I agree with De Belinda Brooks-Gordon, who in her briefing on this bill states that the next step is an arms length Royal Commission. The history of inquiries in this area of law has been that governments almost invariably recommend further coercion while independent inquiries recommend the opposite.
The deaths of five young women in Ipswich in 2006 as a result of police actions should have been a wake up call to the Government, instead we are left with yet more repressive legislation despite evidence that it is the violence of the state and stigma that causes the problems associated with sex work.
In the words of Professor Michael Bayles “the legal moralist principle is not one a reasonable person can accept. It would involve the loss of liberty for no other benefit than the satisfaction of knowing that others act as one who shares the popular morality thinks proper”.
References
Bayles M. Legislating morality. Wayne Law Review 22(3) March 1976 759-80
Brooks-Gordon B. Policing and Crime Bill 2009 and Sex Work.
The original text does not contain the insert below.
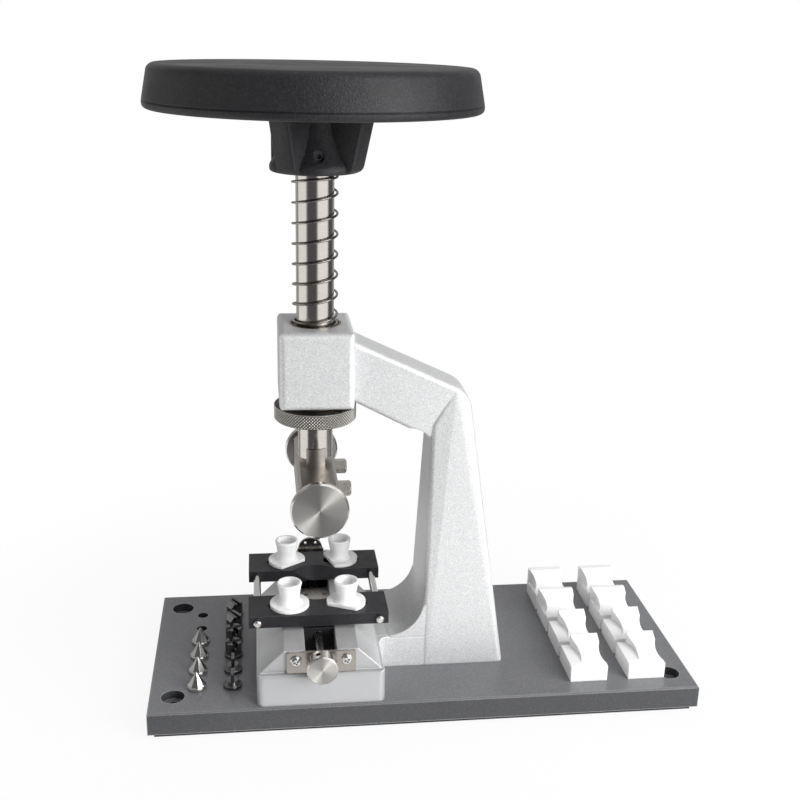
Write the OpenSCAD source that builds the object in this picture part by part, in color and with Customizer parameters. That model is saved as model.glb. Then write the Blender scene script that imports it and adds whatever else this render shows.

October 2009
Laite JA. Prostitution in London 1885-1930. Ph D Thesis, Cambridge 2008
Mariani P. Overview: Law, order, and neoliberalism. Social Justice 28(3) 2-4, 2001
Self H. Prostitution, Women and Misuse of the Law: The fallen daughters of Eve: Routledge, London 2003
Walkowitz JR. Prostitution and Victorian Society: Women, class, and the State. Cambridge 1980
Walkowitz JR. City of Dreadful Delight: Narratives of sexual danger in late-Victorian London. University of Chicago 1992
I note that the incoming Government is promising a Repeal Act covering assorted restrictive laws passed by the outgoing administration. This is cheering news.
What are the chances of getting the Strict Liability offence struck off the statue book, at the least, of having it amend so as to apply only where the client should have known that the girl was forced, coerced etc., or where he acted with demonstrable recklessness?